For one the NFIP does not operate like a normal government program. NFIP policyholders are forced to pay higher premiums because NFIP policies are sold to third-party middlemen who then sell the policies to those in need of flood insurance, “More than one-third of premiums are paid to private insurers who sell and service the policies but hold no risk liability,” according to’s Diane Katz. So dysfunctional is the agency run that, “the National Flood Insurance Program (NFIP) owes nearly $25 billion to the U.S. Treasury and taxpayers for covering claims.”

Insurance Companies Unwilling to Irma Victims

To make matters worse, the people in Florida who do have private insurance and are hoping to make a claim might fall prey to insurance company “outs.” In a Forbes Magazine interview, Robert S. Hunter of the Consumer Federation of America explained that many policyholders should expect their insurers to try “wiggling out” of their coverage responsibilities.

One of the methods insurers can be expected to use to put the costs back on the policyholder is the use of “anti-concurrent-causation” clauses in their homeowners policy, “clauses that remove coverage for wind damage if an ‘uninsured flood’ occurs at the same time, says Hunter, a former insurance commissioner for the state of Texas.”

Global Warming Related to Irma and Harvey

Two category five (5) hurricanes hitting the Southern U.S. in the span of a week — an unprecedented turn of events — raises questions with respect to what the future will hold with regard to natural disasters, an atmospheric phenomenon in particular. One thing that isn’t in doubt is the fact that these hurricanes are incredibly costly to individuals, insurance companies, and the government.

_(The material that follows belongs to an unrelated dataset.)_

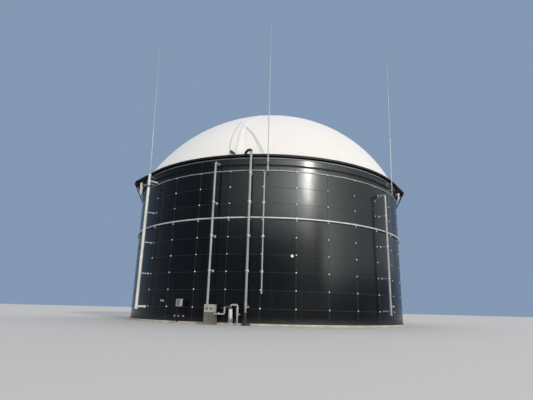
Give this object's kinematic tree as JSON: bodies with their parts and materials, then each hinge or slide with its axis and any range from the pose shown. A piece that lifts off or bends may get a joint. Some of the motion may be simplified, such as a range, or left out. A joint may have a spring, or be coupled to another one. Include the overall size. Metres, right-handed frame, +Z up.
{
  "type": "biogas digester tank",
  "caption": "Round tank of bolted, enamelled steel plates with wind girders, wall pipes and an inflated membrane roof, for digesting slurry and holding its biogas.",
  "frame": {"origin": "on the tank's axis at ground level, in the middle of the underside of the foundation slab", "axes": "+Z up along the tank's axis; -Y faces the side with the pipes, the blower plinth and the cabinet; +X is to the right seen from there"},
  "size_m": [25.1215, 25.4447, 23.79],
  "materials": {
    "enamelled_steel": "dark blue-black glass enamel, glossy",
    "dark_steel": "dark paint, satin",
    "galvanised_steel": "hot-dip galvanised, dull spangle",
    "roof_membrane": "coated fabric, satin, cream white",
    "white_pipe": "off-white pipe, satin, weathered",
    "rubber_hose": "black rubber, matt",
    "concrete": "cast concrete, rough",
    "painted_box": "pale grey paint, satin, dusty"
  },
  "bodies": {
    "root": {"foundation_slab": "concrete", "rim_girder": "dark_steel", "hem_rail": "galvanised_steel", "upper_stiffener": "dark_steel", "lower_stiffener": "galvanised_steel", "wind_girder": "galvanised_steel", "membrane_roof": "roof_membrane", "clamp_ring": "galvanised_steel", "air_duct": "roof_membrane", "blower_plinth": "concrete", "blower_box": "painted_box", "gas_pipe": "white_pipe", "blower_pipe": "white_pipe", "drain_pipe": "white_pipe", "feed_pipe": "white_pipe", "overflow_pipe": "white_pipe", "valve_stand": "dark_steel", "left_hose": "rubber_hose", "right_hose": "rubber_hose", "condensate_pot": "white_pipe", "transfer_pipe": "white_pipe", "siphon_pipe": "white_pipe", "post_foot": "concrete", "cabinet_post": "dark_steel", "control_cabinet": "painted_box", "nozzle_1": "white_pipe", "nozzle_2": "white_pipe", "nozzle_3": "white_pipe", "sampling_stub": "white_pipe", "relief_bracket_left": "dark_steel", "relief_bracket_right": "dark_steel", "relief_valve_left": "white_pipe", "relief_valve_right": "white_pipe", "wall_segment_01": "enamelled_steel", "wall_segment_02": "enamelled_steel", "wall_segment_03": "enamelled_steel", "wall_segment_04": "enamelled_steel", "wall_segment_05": "enamelled_steel", "wall_segment_06": "enamelled_steel", "wall_segment_07": "enamelled_steel", "wall_segment_08": "enamelled_steel", "wall_segment_09": "enamelled_steel", "wall_segment_10": "enamelled_steel", "wall_segment_11": "enamelled_steel", "wall_segment_12": "enamelled_steel", "wall_segment_13": "enamelled_steel", "wall_segment_14": "enamelled_steel", "wall_segment_15": "enamelled_steel", "wall_segment_16": "enamelled_steel", "lightning_rod_1": "galvanised_steel", "lightning_rod_2": "galvanised_steel", "lightning_rod_3": "galvanised_steel", "lightning_rod_4": "galvanised_steel", "lightning_rod_5": "galvanised_steel", "lightning_rod_6": "galvanised_steel"}
  },
  "joints": []
}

Be they the effects of global warming or merely the consequences of enigmatic timing, these storms have prompted some to ask if we are taking the necessary steps to slow our disruption of the atmosphere’s balance. Even others are suggesting a more aggressive approach, “Now Is Absolutely The Time To Politicize Hurricane Irma And Other Natural Disasters,” proclaims Forbes Magazine.